Thursday, December 13, 2012

The scoop on Our Town: yes, it is unforgettable, and yes, it will sell out completely

Therese Plaehn, David Cromer, and Derrick Trumbly in Our Town.  Photo: T. Charles Erickson.
This is just an early warning to fans of the Hub Review regarding the Huntington's re-mounting of David Cromer's celebrated version of Thornton Wilder's Our Town:

Yes, you do want to see it, and yes, it will sell out completely (even though the run has already been extended).  Indeed, since seating is fairly limited in the Roberts Studio Theatre, expect this to be the hottest ticket in town once the reviews drop.
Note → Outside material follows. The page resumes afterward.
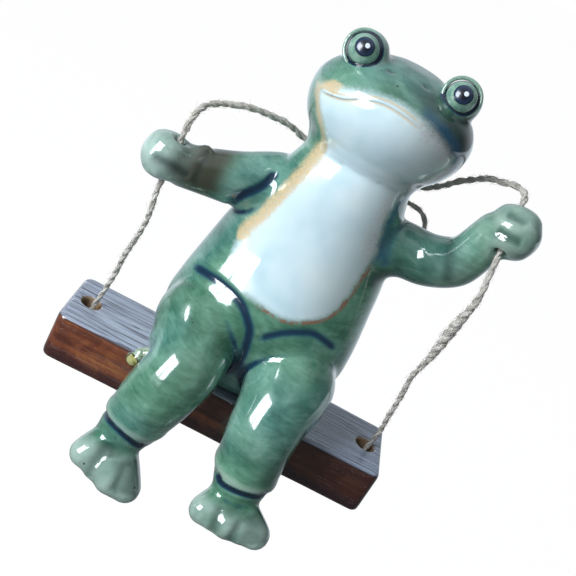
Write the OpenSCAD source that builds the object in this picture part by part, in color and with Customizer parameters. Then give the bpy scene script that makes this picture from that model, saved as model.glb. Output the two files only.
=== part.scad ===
/* [Plank] */
// Length of the swing plank, side to side
plank_l = 130; // [115:1:150]
// Depth of the plank, front to back
plank_w = 34; // [30:0.5:40]
// Thickness of the plank
plank_t = 19; // [15:0.5:24]
// Radius of the plank's upright corners
plank_corner_r = 4; // [2:0.5:6]
// Bore of the rope holes through the plank
plank_hole_d = 7.5; // [6.5:0.25:9]
// Distance from the plank's end to a rope hole's centre
plank_hole_inset = 7.5; // [7:0.25:9]

/* [Torso] */
// Width of the frog across the hips
hip_w = 69.5; // [60:0.5:76]
// Depth that the torso's outline is drawn in
torso_d = 44; // [38:0.5:52]
// Height from the seat to the neck seam
torso_h = 93; // [82:0.5:108]
// Width of the neck at its seam
neck_w = 39; // [34:0.5:44]
// Reach of the neck in front of its middle
neck_front = 15.5; // [13:0.5:18]
// Reach of the neck behind its middle
neck_back = 15; // [13:0.5:17]
// Wall of the slip-cast torso and head
wall_t = 4; // [3:0.25:5]
// Sideways lean of the frog at its neck
lean = 3.2; // [0:0.2:4]
// How far the frog's seat is left of the plank's middle
seat_shift = 1.5; // [0:0.25:3]
// Drain hole under the seat, left by casting
drain_d = 6; // [4:0.5:8]

/* [Head] */
// Width of the head across the cheeks
head_w = 56; // [50:0.5:66]
// Depth that the head's outline is drawn in
head_d = 48; // [42:0.5:54]
// Height from the neck seam to the crown
head_h = 38.5; // [34:0.5:45]
// Distance between the middles of the two eyes
eye_gap = 33; // [29:0.5:37]
// Diameter of an eyelid's dome
eyelid_d = 14.25; // [12.5:0.25:16]
// Diameter of an eyeball
eyeball_d = 10; // [8.5:0.25:11]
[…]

As for my review - well, this one's tricky, as Cromer's production depends on a specific coup de théâtre in the haunting last act that pulls together (with heartbreaking force) a concept that until then slightly mystified at least a few folks in the audience.  I don't believe the impact of this coup completely depends on its surprise - I guessed at its essence, and it still floored me - but I think epiphanies usually work best when they're unexpected, don't you?

Either way, Cromer's gambit is unforgettable, and while it violates Wilder's stage directions, it's actually utterly in consonance with his themes. Indeed, I think it will be hard to imagine Our Town in future without this masterstroke; it will become a touchstone of the play's performance history.

All I'll say is that it reminds you that Wilder's deepest theme is something like "Life is not a rehearsal."  To be honest, perhaps not everyone in the (mostly local) cast was equally at ease with the production concept on opening night - but certainly local lights Nael Nacer, Marianna Bassham, Alex Pollock, and Paul Farwell excelled.

And it's worth noting that director Cromer, in one more meta-theatrical flourish, is himself in the cast, as the Stage Manager (a role the author himself sometimes played, as at left, in Wellesley in 1950) - but only through December 30.

The bottom line is simply that this Our Town is unforgettable.  Beyond that, mum's the word.